Lastly, Doran said the thing she’ll miss most about Cal U- she will graduate in May- is the family aspect surrounding Cal U women’s basketball. She credits all three of her coaches- head coach Jess Strom and assistant coaches Katie Tetzlaw and Kelly Sabo- for providing that family environment.

“I’m so close with them,” Doran said. “They’re mentors, really. That’s how I’d describe them. They’re mentors, friends, teachers. They keep everything really honest with me, but if I ever need anything they would be there for me. They’ve really worked with me on my game, especially coming back from injury.
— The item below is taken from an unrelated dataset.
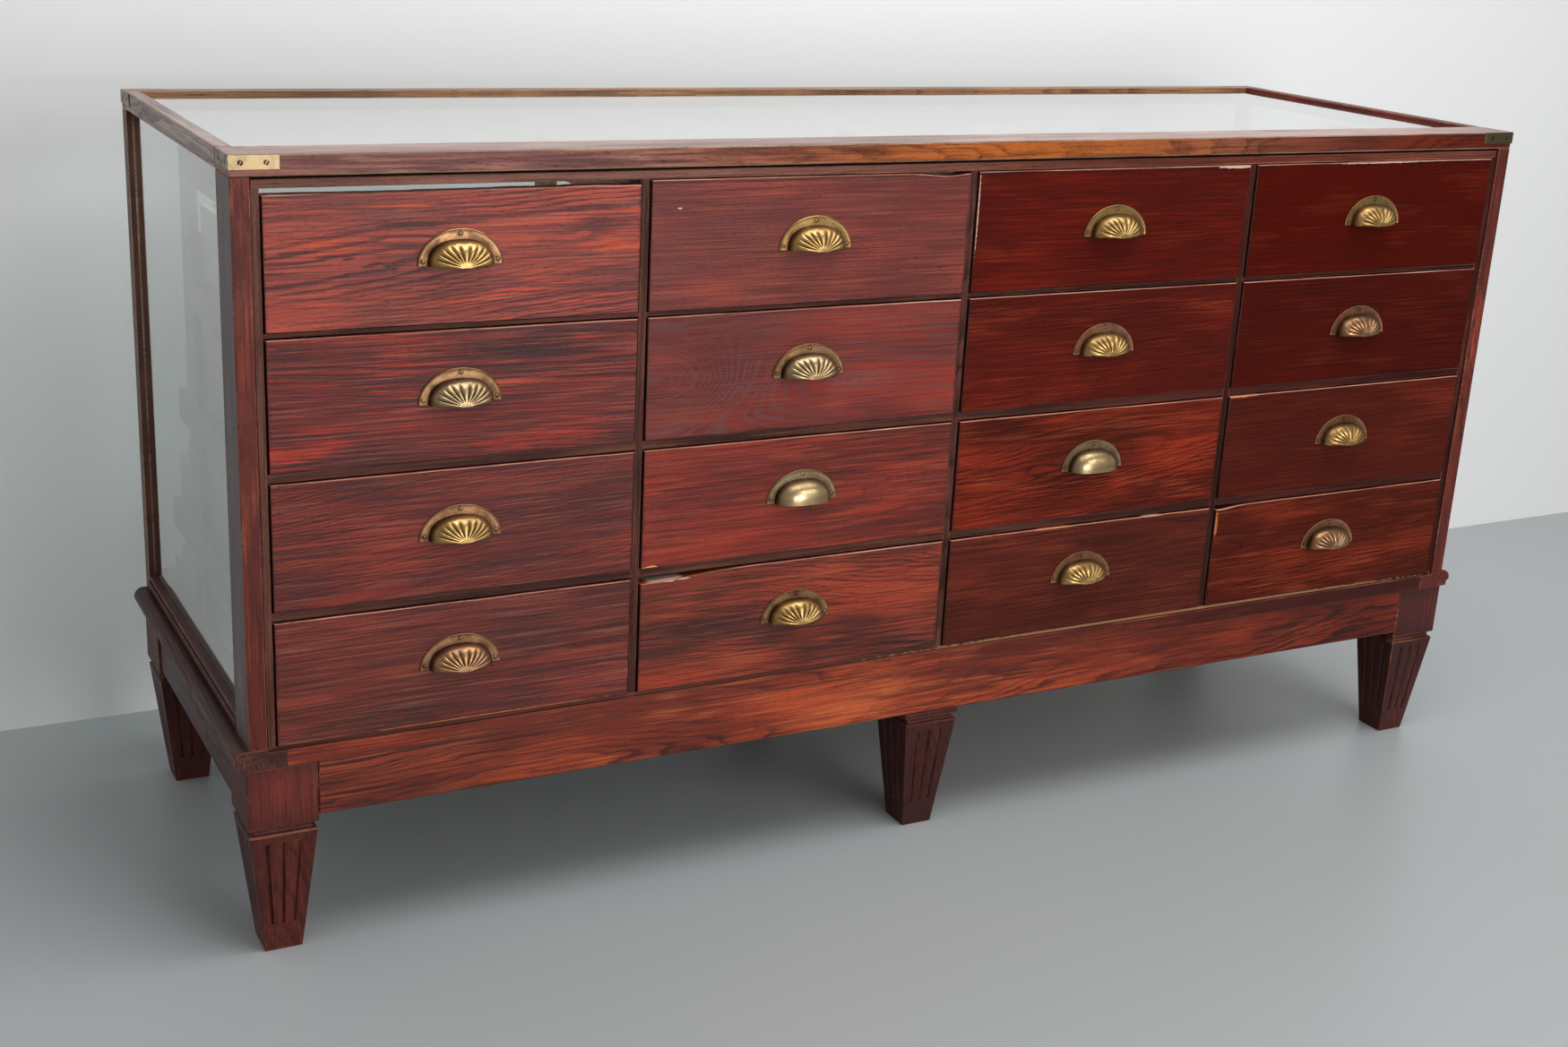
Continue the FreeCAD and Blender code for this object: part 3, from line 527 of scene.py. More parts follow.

They gave me the confidence in me to get back on the court.”

Doran, who said she would return to London after college in hopes to pursue a professional career somewhere in Europe, said that the coaches, and teammates, helped make her transition from living in the United States from England a lot easier. Doran proclaimed that they’ve helped her get used to the culture, but was already well-rounded in the independent lifestyle aspect.

Doran said that she hopes to come back and visit Cal U when her college career is over, but is excited for the next challenge ahead of her. First, she will graduate in May before moving back across the Atlantic. Even before doing that, Doran will look to make a run at the PSAC title and another NCAA title with the women’s basketball team.

The senior night game will be held on Saturday, with tip-off scheduled for 3 p.m. Fans and students are encouraged to attend early to take in the senior recognition.